Jewett was injured in a carriage accident on her birthday in 1902, which put an end to her writing career. She was paralyzed by a stroke in 1909, and died a few months later.

The Art of the Novella Challenge may be over, but The Country of Pointed Firs is loaded on my iPad. I missed traveling to Maine this summer, and hope the combination of this novella with Thomas' vacation photos will prove to be the next best thing.


  1. I haven't read enough of her, and I should. I have become interested in Annie Field, though ... she was a very interesting woman.

  2. I like it when you highlight authors that I have not heard of..helps broaden my reading horizons.

  3. Oh, it has been a long time! Must revisit The Country of the Pointed Firs. Thank you.

  4. Audrey - I know next to nothing about Annie Field... time to investigate.

    Staci - Glad you like these! Writers often have such interesting stories behind them.

    DS - It's taking time to adjust to reading on the iPad . The download was free, but I still may end up with a print copy.

  5. The biography I read of her was wonderful, JoAnn.

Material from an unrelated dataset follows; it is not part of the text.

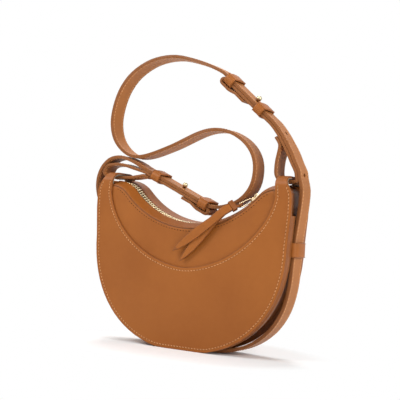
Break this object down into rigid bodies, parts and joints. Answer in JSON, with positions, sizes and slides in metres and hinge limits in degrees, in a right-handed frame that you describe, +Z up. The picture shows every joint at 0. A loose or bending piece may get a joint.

  6. I know Jewett's work but not so much about Annie Field -- I'm with JoAnn, time to fill in the gaps.

  7. I know she's an important American writer but I never love her stories as much as I want to. :-(

  8. Great post Joanne, I didn't know much about Jewett's life. I love that she was from Maine and rooted there.

  9. Nan - Thank you! I'm about ready to go on a writer biography binge. The Richard Yates bio I read last spring is easily one of my favorites of the year. Edith Wharton is next.

    Beth F - And it's a pretty large gap when it comes to Annie Fields...

    Kristen - I've only read a couple, so we'll see how it goes for me. I really want to love her work.

    Amy - I think Maine is a big draw for me, too. I don't like reading on the iPad for very long, so I may get a print copy of this one.